### Written instruction
Pick out the lines in the listing below that contain the word "caption" and copy them.

### Data records
━━━━━━━━━━━━━━━━━━━━
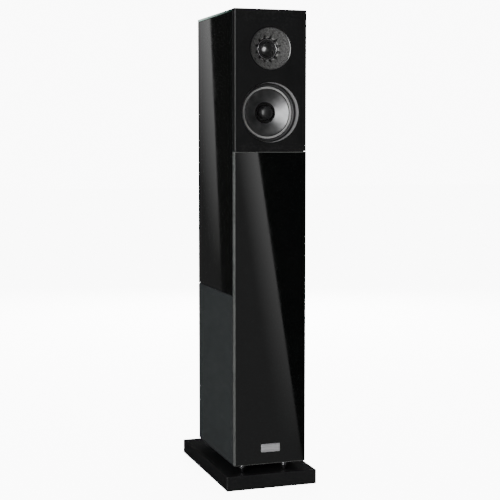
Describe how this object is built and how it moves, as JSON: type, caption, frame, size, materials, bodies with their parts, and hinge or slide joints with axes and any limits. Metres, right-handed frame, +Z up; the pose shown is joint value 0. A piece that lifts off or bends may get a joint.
━━━━━━━━━━━━━━━━━━━━
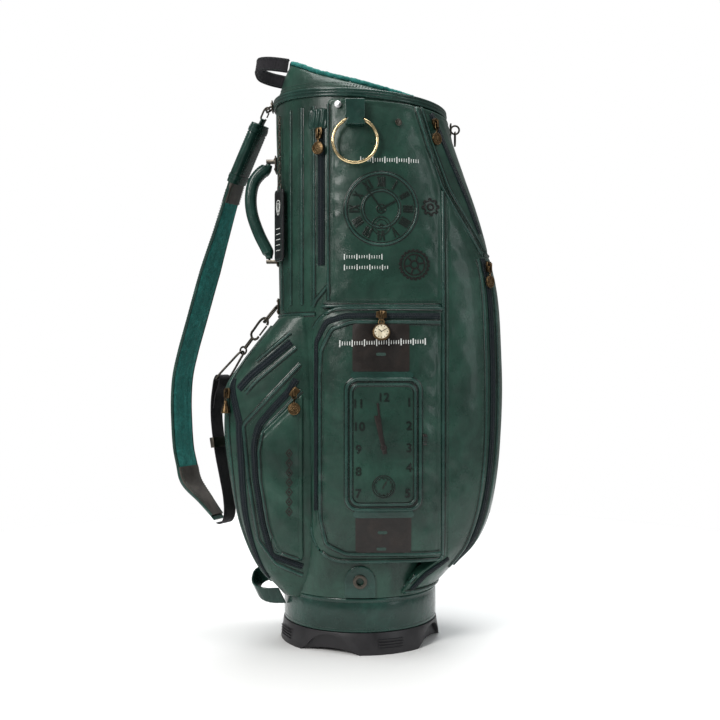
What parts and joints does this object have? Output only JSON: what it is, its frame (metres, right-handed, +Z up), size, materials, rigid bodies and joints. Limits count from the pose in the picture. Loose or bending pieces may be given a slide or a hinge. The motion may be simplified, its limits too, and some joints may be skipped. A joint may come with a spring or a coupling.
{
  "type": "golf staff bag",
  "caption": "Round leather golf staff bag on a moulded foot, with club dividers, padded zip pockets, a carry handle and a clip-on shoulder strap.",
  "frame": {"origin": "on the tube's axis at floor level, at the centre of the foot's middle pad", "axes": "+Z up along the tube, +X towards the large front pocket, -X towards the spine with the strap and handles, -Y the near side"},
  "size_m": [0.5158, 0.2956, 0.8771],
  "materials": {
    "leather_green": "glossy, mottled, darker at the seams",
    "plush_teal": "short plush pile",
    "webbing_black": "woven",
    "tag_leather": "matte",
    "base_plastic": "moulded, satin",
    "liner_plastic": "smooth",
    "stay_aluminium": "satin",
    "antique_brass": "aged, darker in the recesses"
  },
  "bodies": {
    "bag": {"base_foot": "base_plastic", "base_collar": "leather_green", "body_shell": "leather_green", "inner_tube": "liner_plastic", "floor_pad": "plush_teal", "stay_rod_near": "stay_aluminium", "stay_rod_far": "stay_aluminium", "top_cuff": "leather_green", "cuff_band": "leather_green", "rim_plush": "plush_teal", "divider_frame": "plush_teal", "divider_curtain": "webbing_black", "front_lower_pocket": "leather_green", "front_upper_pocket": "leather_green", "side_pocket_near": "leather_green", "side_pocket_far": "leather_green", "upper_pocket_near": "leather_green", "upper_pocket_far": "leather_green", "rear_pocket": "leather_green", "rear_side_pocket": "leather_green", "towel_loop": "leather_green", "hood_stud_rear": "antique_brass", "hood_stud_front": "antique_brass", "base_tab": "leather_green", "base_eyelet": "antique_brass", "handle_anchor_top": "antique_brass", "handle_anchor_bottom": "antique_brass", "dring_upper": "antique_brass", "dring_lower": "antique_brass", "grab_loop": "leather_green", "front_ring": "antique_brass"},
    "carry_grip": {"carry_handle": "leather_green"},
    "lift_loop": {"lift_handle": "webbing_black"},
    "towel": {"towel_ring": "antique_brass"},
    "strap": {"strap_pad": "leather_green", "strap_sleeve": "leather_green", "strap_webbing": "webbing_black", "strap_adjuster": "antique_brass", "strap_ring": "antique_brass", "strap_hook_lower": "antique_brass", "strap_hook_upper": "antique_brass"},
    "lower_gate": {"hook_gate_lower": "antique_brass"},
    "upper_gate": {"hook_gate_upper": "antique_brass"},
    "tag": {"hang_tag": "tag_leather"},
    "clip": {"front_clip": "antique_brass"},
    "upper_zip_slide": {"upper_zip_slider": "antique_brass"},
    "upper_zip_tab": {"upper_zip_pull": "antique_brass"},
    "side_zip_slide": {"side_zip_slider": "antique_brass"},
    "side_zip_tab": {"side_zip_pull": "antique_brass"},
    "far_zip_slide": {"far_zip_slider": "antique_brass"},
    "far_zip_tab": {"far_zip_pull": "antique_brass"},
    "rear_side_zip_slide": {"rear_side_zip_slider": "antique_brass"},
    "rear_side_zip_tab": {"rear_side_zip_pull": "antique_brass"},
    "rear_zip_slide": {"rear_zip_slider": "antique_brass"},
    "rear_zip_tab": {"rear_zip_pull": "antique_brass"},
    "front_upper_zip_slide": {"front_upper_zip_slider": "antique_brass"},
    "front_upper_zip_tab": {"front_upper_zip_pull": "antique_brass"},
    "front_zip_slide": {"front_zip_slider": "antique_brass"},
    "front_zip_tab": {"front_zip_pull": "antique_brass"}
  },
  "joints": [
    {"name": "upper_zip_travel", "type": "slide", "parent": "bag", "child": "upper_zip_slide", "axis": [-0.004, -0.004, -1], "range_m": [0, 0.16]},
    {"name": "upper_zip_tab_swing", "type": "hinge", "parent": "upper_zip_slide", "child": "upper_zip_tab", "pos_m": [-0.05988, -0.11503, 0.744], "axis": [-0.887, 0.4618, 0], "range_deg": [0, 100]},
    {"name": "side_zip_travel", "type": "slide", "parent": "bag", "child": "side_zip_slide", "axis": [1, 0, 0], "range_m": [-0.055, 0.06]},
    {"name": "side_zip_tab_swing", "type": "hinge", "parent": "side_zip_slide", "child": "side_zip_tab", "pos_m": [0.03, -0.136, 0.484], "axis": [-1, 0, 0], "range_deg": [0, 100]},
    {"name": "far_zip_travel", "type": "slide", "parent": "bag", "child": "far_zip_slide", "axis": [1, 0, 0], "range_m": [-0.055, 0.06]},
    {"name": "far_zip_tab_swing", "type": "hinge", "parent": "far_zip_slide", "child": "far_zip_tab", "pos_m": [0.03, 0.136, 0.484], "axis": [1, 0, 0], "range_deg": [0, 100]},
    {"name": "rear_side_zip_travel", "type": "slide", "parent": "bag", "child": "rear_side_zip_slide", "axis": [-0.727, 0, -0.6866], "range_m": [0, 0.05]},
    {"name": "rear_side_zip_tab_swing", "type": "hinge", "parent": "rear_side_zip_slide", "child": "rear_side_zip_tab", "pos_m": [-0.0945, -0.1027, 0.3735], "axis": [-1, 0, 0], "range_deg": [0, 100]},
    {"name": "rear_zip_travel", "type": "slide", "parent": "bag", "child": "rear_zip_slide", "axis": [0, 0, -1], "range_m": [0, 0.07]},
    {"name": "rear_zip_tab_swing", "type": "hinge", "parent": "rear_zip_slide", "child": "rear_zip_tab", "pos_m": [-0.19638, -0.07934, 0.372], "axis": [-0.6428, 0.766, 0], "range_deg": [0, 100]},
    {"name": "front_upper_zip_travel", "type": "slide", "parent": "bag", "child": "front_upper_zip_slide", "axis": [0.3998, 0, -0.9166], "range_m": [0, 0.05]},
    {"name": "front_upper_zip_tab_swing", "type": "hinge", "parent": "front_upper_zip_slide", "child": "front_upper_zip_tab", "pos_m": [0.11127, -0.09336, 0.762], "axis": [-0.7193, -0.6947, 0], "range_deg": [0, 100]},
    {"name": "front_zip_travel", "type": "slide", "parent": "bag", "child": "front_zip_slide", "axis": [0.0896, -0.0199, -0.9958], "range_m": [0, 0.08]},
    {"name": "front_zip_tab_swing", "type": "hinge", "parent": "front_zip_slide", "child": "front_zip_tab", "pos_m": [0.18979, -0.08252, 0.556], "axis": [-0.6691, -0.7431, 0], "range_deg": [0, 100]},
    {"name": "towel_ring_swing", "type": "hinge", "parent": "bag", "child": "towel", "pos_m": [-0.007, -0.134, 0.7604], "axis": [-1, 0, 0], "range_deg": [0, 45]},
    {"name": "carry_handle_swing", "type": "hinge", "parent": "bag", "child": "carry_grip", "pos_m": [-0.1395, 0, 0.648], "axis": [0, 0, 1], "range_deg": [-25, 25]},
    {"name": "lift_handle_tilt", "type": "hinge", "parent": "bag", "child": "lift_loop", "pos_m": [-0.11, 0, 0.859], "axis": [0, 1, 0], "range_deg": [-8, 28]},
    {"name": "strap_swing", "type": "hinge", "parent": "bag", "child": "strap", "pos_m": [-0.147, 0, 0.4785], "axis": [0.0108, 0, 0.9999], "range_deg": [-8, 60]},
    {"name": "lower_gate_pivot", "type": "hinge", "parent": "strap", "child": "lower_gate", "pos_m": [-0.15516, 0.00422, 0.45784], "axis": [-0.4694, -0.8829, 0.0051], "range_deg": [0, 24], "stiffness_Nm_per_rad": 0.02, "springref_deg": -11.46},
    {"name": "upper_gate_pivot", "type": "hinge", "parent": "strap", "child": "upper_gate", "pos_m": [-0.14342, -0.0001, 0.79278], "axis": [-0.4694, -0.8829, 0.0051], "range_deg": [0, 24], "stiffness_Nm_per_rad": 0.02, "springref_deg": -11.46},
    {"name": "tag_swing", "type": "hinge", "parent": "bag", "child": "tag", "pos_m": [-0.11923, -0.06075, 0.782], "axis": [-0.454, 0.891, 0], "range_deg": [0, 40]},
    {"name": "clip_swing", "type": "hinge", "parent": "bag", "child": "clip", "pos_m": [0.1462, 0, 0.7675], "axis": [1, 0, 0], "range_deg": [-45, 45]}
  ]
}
━━━━━━━━━━━━━━━━━━━━
### Response for this exercise
Describe how this object is built and how it moves, as JSON: type, caption, frame, size, materials, bodies with their parts, and hinge or slide joints with axes and any limits. Metres, right-handed frame, +Z up; the pose shown is joint value 0. A piece that lifts off or bends may get a joint.
  "caption": "Round leather golf staff bag on a moulded foot, with club dividers, padded zip pockets, a carry handle and a clip-on shoulder strap.",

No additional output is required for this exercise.